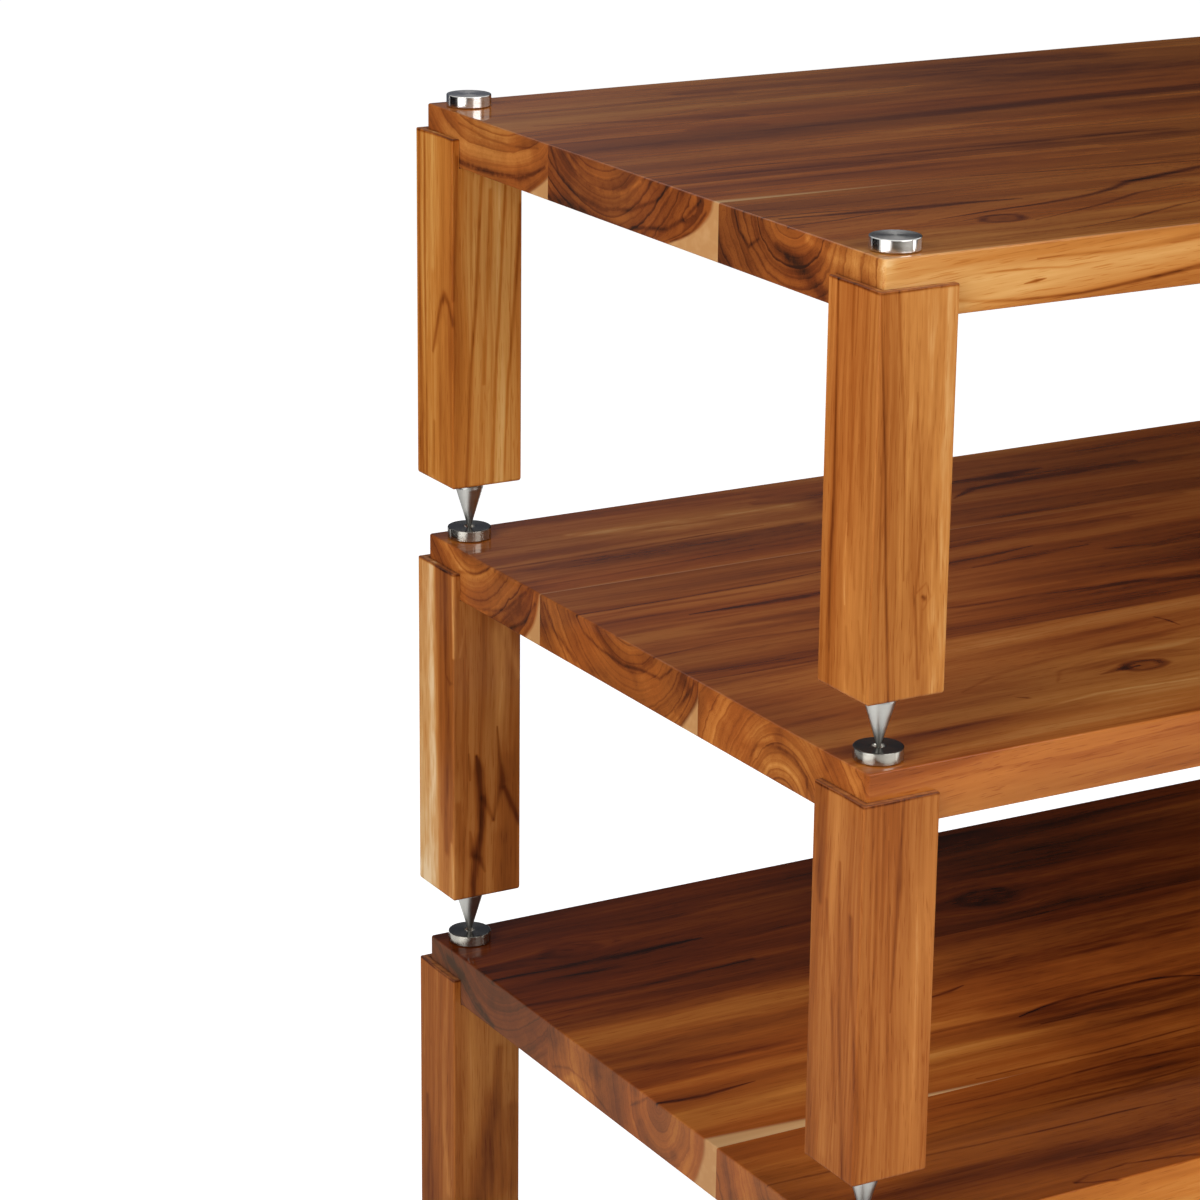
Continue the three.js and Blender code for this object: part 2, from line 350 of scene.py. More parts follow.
def heartwood(finish, log, timber, end_grain, ring_gap, rings, contrast, fine, streaks):
    """How light the heartwood is, 0 to 1, and its depth: tone + zones + clouds - rings + fibres -
    streaks. Rings stand out on an end, where they are cut square, and fade on a face."""
    radius, sap_edge = growth(finish, log, timber)
    along, _, _ = parts(finish, log)
    years = radius / ring_gap + noise(finish, log, (1.0, 22.0, 22.0), (9.0, 4.0, 2.0), 1.0) * 0.8
    weight = finish.node("TexWhiteNoise", {"W": years.math("FLOOR")}, "Value", noise_dimensions="1D")
    season = years.math("FRACT")
    line = step(finish, season, 0.60, 0.94) * step(finish, season, 1.0, 0.94)
    line = line * (weight ** 2.5 * 0.85 + 0.15)
    shell = joined(finish, along, radius)
    zone = noise(finish, shell, (1.2, 75.0, 1.0), (4.0, 6.0, 0.0), 2.0)
    late = noise(finish, shell, (2.0, 420.0, 1.0), (1.0, 2.0, 0.0), 2.0, 0.6) * end_grain
    broad = noise(finish, log, (2.2, 36.0, 36.0), (1.7, 8.1, 3.3), 3.0, 0.6)
    cloud = noise(finish, log, (2.6, 12.0, 12.0), (0.7, 3.1, 2.3), 1.0)
    fibre = noise(finish, log, (7.0, 330.0, 330.0), (2.2, 0.7, 6.1), 3.0, 0.7)
    pigment = step(finish, noise(finish, log, (5.0, 52.0, 52.0), (3.7, 9.2, 5.5), 2.0, 0.55), 0.07, 0.26)
    drawn = 1.0 - end_grain * 0.5
    _, _, tone = parts(finish, timber)
    change = zone * (end_grain * 0.3 + 0.40) + broad * drawn * 0.64 + cloud * 0.40 + late * 0.26
    ringed = (change - line * (end_grain * 0.7 + 0.4) * rings) * contrast
    return tone + ringed + fibre * drawn * fine - pigment * drawn * streaks, sap_edge


def pores(finish, log):
    """Open pores: 0.3 mm across and a centimetre or two long."""
    return step(finish, noise(finish, log, (60.0, 1500.0, 1500.0), (0.4, 0.9, 7.7), 1.0), 0.09, 0.22)


def hardwood(name, figure=None, hue=(1, 1, 1), ring_gap=0.0050, rings=0.24, contrast=1.0, fine=0.20,
             streaks=0.2, end_tone=0.0, end_dust_and_sheen=0.0, gloss=0.8, gloss_blur=0.05):
    """figure, where given, is a function of the finish that bends the log's grain round the knots
    of one piece and says how dark its own marks are. The hue multiplies all heartwood colours, and a
    grey blend on the ends stands partly for sanding dust and partly for painted sheen."""
    finish = Finish(bpy.data.materials.new(name))
    log, timber = read(finish, "log"), read(finish, "timber")
    end_grain = read(finish, "end_grain", "Fac")
    bend, darkness = figure(finish) if figure else (None, 0.0)
    log = vector(finish, "ADD", log, bend) if bend else log
    waves = [noise(finish, log, (8.0, 11.0, 11.0), (k * 5.1, 6.6, 2.9), 1.0) for k in (0, 1)]
    log = vector(finish, "ADD", log, joined(finish, 0.0, waves[0] * 0.008, waves[1] * 0.005))
    light_share, sap_edge = heartwood(finish, log, timber, end_grain, ring_gap, rings, contrast, fine,
                                      streaks)
    open_pores = pores(finish, log)
    share = light_share - darkness - open_pores * 0.10 - end_grain * end_tone
    ramp = finish.node("ValToRGB", {"Fac": share})
    stops = ramp.socket.node.color_ramp.elements
    for place, shade in heart_shades[1:-1]:
        stops.new(place).color = shade
    stops[0].color, stops[-1].color = heart_shades[0][1], heart_shades[-1][1]
    rust = noise(finish, log, (1.6, 16.0, 16.0), (6.0, 2.0, 8.0), 1.0)
    red, gold = np.array([1.0, 0.94, 0.86]) * hue, np.array([0.98, 1.03, 1.03]) * hue
    warm = blend(finish, step(finish, rust, -0.16, 0.16), (*red.tolist(), 1.0), (*gold.tolist(), 1.0))
    heart_shade = blend(finish, 1.0, ramp, warm, "MULTIPLY")
    mottle = noise(finish, log, (4.0, 120.0, 120.0), (5.0, 5.0, 5.0), 2.0) + 0.5
    sap_shade = blend(finish, mottle - end_grain * 0.5, light(182, 132, 82), light(218, 178, 126))
    shade = blend(finish, step(finish, sap_edge, 0.0012, -0.0030), heart_shade, sap_shade)
    # painted sheen and dust: the ends are blended towards a pale grey, which stands partly for sanding
    # dust and partly for the sheen on end grain
    shade = blend(finish, end_grain * end_dust_and_sheen, shade, light(176, 150, 128))
    bump = finish.node("Bump", {"Strength": 0.2, "Distance": 0.0003, "Height": open_pores * -0.5})
    coat = read(finish, "lacquer", "Fac") * gloss
    sockets = {"Base Color": shade, "Roughness": 0.5, "Normal": bump, "Specular IOR Level": 0.0,
               "Coat Weight": coat, "Coat Roughness": gloss_blur, "Coat IOR": 1.5}
    finish.output(finish.node("BsdfPrincipled", sockets))
    return finish.owner


# %% [markdown]
# ## Knots and veins
# Some marks are one of a kind: a knot near the front of a panel, a dark vein that runs past it.
# A knot is where a branch grew out: an oval with a dark rim, and the grain flows round it, so the
# log's place is pushed towards the knot's middle there. A vein is drawn like a pen line through
# points with a width at each. Its darkness falls off with the distance from the line, as a bell.

# %% Marks of one piece
def vein(finish, place, points, strength):
    """points: x, y, z and half width, in mm. On the part from p to q the nearest place has the share
    t = (place - p) . (q - p) / |q - p|^2, held between 0 and 1, and the half width is taken there.
    Darkness = strength * exp(-(smallest of distance / half width)^2)."""
    nearest = None
    for start, end in zip(np.array(points) / 1000, np.array(points[1:]) / 1000):
        reach = end[:3] - start[:3]
        gap = vector(finish, "SUBTRACT", place, start[:3].tolist())
        along = vector(finish, "DOT_PRODUCT", gap, (reach / (reach @ reach)).tolist())
        share = along.math("MAXIMUM", 0.0).math("MINIMUM", 1.0)
        aside = vector(finish, "DISTANCE", gap, vector(finish, "SCALE", reach.tolist(), share))
        ratio = aside / share.math("MULTIPLY_ADD", float(end[3] - start[3]), float(start[3]))
        nearest = nearest.math("MINIMUM", ratio) if nearest else ratio
    return (nearest * nearest * -1.0).math("EXPONENT") * strength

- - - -

Task description —
Word for word, restate all of the data shown above.

The answer —
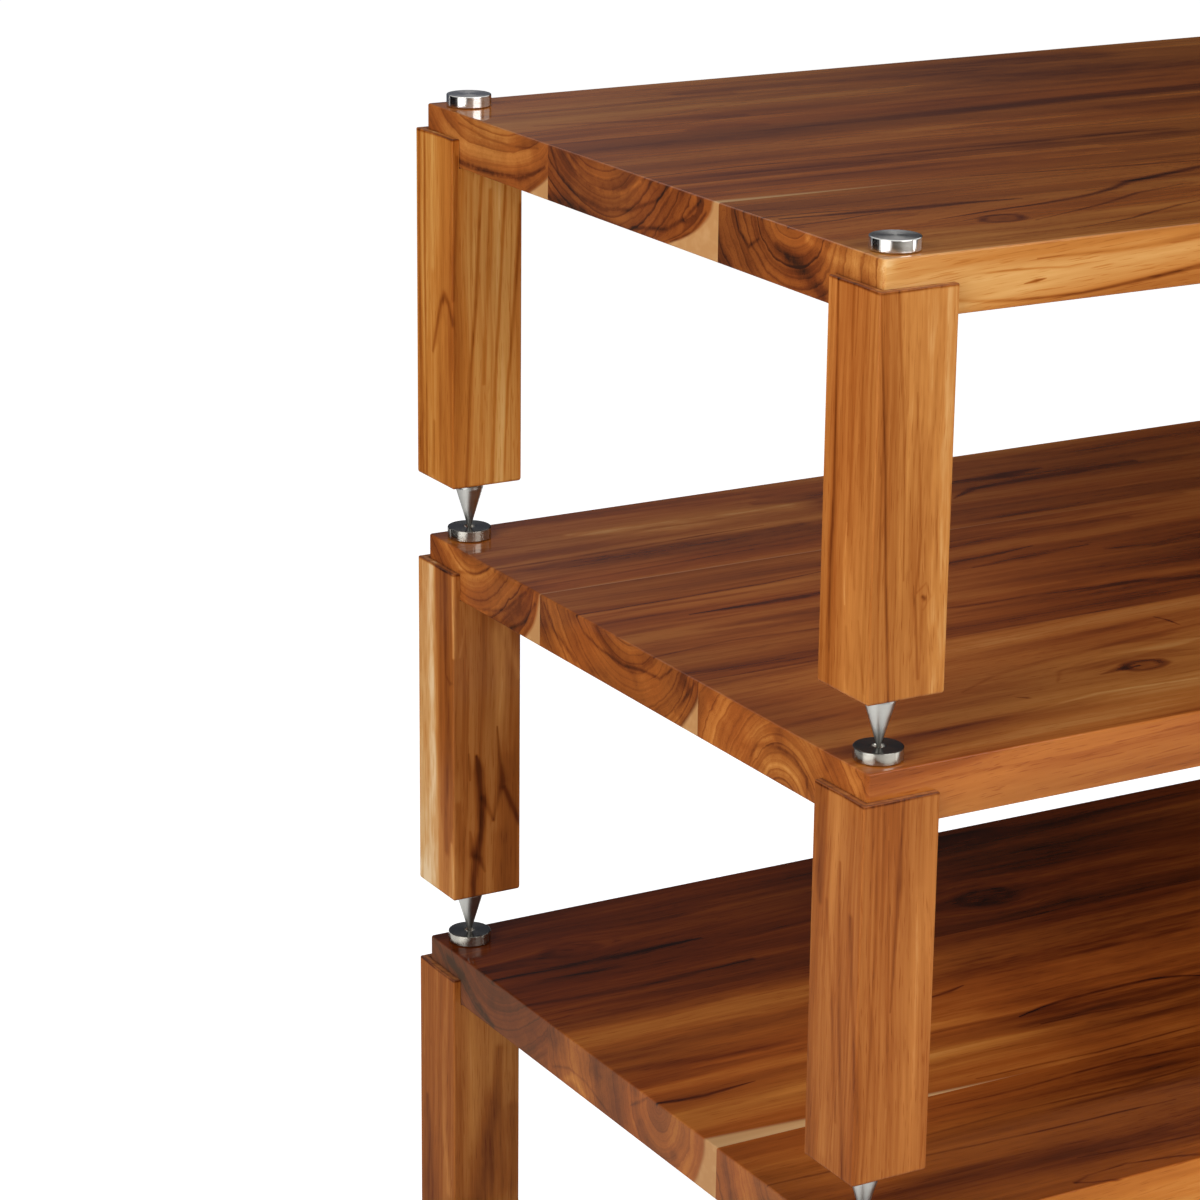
Continue the three.js and Blender code for this object: part 2, from line 350 of scene.py. More parts follow.
def heartwood(finish, log, timber, end_grain, ring_gap, rings, contrast, fine, streaks):
    """How light the heartwood is, 0 to 1, and its depth: tone + zones + clouds - rings + fibres -
    streaks. Rings stand out on an end, where they are cut square, and fade on a face."""
    radius, sap_edge = growth(finish, log, timber)
    along, _, _ = parts(finish, log)
    years = radius / ring_gap + noise(finish, log, (1.0, 22.0, 22.0), (9.0, 4.0, 2.0), 1.0) * 0.8
    weight = finish.node("TexWhiteNoise", {"W": years.math("FLOOR")}, "Value", noise_dimensions="1D")
    season = years.math("FRACT")
    line = step(finish, season, 0.60, 0.94) * step(finish, season, 1.0, 0.94)
    line = line * (weight ** 2.5 * 0.85 + 0.15)
    shell = joined(finish, along, radius)
    zone = noise(finish, shell, (1.2, 75.0, 1.0), (4.0, 6.0, 0.0), 2.0)
    late = noise(finish, shell, (2.0, 420.0, 1.0), (1.0, 2.0, 0.0), 2.0, 0.6) * end_grain
    broad = noise(finish, log, (2.2, 36.0, 36.0), (1.7, 8.1, 3.3), 3.0, 0.6)
    cloud = noise(finish, log, (2.6, 12.0, 12.0), (0.7, 3.1, 2.3), 1.0)
    fibre = noise(finish, log, (7.0, 330.0, 330.0), (2.2, 0.7, 6.1), 3.0, 0.7)
    pigment = step(finish, noise(finish, log, (5.0, 52.0, 52.0), (3.7, 9.2, 5.5), 2.0, 0.55), 0.07, 0.26)
    drawn = 1.0 - end_grain * 0.5
    _, _, tone = parts(finish, timber)
    change = zone * (end_grain * 0.3 + 0.40) + broad * drawn * 0.64 + cloud * 0.40 + late * 0.26
    ringed = (change - line * (end_grain * 0.7 + 0.4) * rings) * contrast
    return tone + ringed + fibre * drawn * fine - pigment * drawn * streaks, sap_edge


def pores(finish, log):
    """Open pores: 0.3 mm across and a centimetre or two long."""
    return step(finish, noise(finish, log, (60.0, 1500.0, 1500.0), (0.4, 0.9, 7.7), 1.0), 0.09, 0.22)


def hardwood(name, figure=None, hue=(1, 1, 1), ring_gap=0.0050, rings=0.24, contrast=1.0, fine=0.20,
             streaks=0.2, end_tone=0.0, end_dust_and_sheen=0.0, gloss=0.8, gloss_blur=0.05):
    """figure, where given, is a function of the finish that bends the log's grain round the knots
    of one piece and says how dark its own marks are. The hue multiplies all heartwood colours, and a
    grey blend on the ends stands partly for sanding dust and partly for painted sheen."""
    finish = Finish(bpy.data.materials.new(name))
    log, timber = read(finish, "log"), read(finish, "timber")
    end_grain = read(finish, "end_grain", "Fac")
    bend, darkness = figure(finish) if figure else (None, 0.0)
    log = vector(finish, "ADD", log, bend) if bend else log
    waves = [noise(finish, log, (8.0, 11.0, 11.0), (k * 5.1, 6.6, 2.9), 1.0) for k in (0, 1)]
    log = vector(finish, "ADD", log, joined(finish, 0.0, waves[0] * 0.008, waves[1] * 0.005))
    light_share, sap_edge = heartwood(finish, log, timber, end_grain, ring_gap, rings, contrast, fine,
                                      streaks)
    open_pores = pores(finish, log)
    share = light_share - darkness - open_pores * 0.10 - end_grain * end_tone
    ramp = finish.node("ValToRGB", {"Fac": share})
    stops = ramp.socket.node.color_ramp.elements
    for place, shade in heart_shades[1:-1]:
        stops.new(place).color = shade
    stops[0].color, stops[-1].color = heart_shades[0][1], heart_shades[-1][1]
    rust = noise(finish, log, (1.6, 16.0, 16.0), (6.0, 2.0, 8.0), 1.0)
    red, gold = np.array([1.0, 0.94, 0.86]) * hue, np.array([0.98, 1.03, 1.03]) * hue
    warm = blend(finish, step(finish, rust, -0.16, 0.16), (*red.tolist(), 1.0), (*gold.tolist(), 1.0))
    heart_shade = blend(finish, 1.0, ramp, warm, "MULTIPLY")
    mottle = noise(finish, log, (4.0, 120.0, 120.0), (5.0, 5.0, 5.0), 2.0) + 0.5
    sap_shade = blend(finish, mottle - end_grain * 0.5, light(182, 132, 82), light(218, 178, 126))
    shade = blend(finish, step(finish, sap_edge, 0.0012, -0.0030), heart_shade, sap_shade)
    # painted sheen and dust: the ends are blended towards a pale grey, which stands partly for sanding
    # dust and partly for the sheen on end grain
    shade = blend(finish, end_grain * end_dust_and_sheen, shade, light(176, 150, 128))
    bump = finish.node("Bump", {"Strength": 0.2, "Distance": 0.0003, "Height": open_pores * -0.5})
    coat = read(finish, "lacquer", "Fac") * gloss
    sockets = {"Base Color": shade, "Roughness": 0.5, "Normal": bump, "Specular IOR Level": 0.0,
               "Coat Weight": coat, "Coat Roughness": gloss_blur, "Coat IOR": 1.5}
    finish.output(finish.node("BsdfPrincipled", sockets))
    return finish.owner


# %% [markdown]
# ## Knots and veins
# Some marks are one of a kind: a knot near the front of a panel, a dark vein that runs past it.
# A knot is where a branch grew out: an oval with a dark rim, and the grain flows round it, so the
# log's place is pushed towards the knot's middle there. A vein is drawn like a pen line through
# points with a width at each. Its darkness falls off with the distance from the line, as a bell.

# %% Marks of one piece
def vein(finish, place, points, strength):
    """points: x, y, z and half width, in mm. On the part from p to q the nearest place has the share
    t = (place - p) . (q - p) / |q - p|^2, held between 0 and 1, and the half width is taken there.
    Darkness = strength * exp(-(smallest of distance / half width)^2)."""
    nearest = None
    for start, end in zip(np.array(points) / 1000, np.array(points[1:]) / 1000):
        reach = end[:3] - start[:3]
        gap = vector(finish, "SUBTRACT", place, start[:3].tolist())
        along = vector(finish, "DOT_PRODUCT", gap, (reach / (reach @ reach)).tolist())
        share = along.math("MAXIMUM", 0.0).math("MINIMUM", 1.0)
        aside = vector(finish, "DISTANCE", gap, vector(finish, "SCALE", reach.tolist(), share))
        ratio = aside / share.math("MULTIPLY_ADD", float(end[3] - start[3]), float(start[3]))
        nearest = nearest.math("MINIMUM", ratio) if nearest else ratio
    return (nearest * nearest * -1.0).math("EXPONENT") * strength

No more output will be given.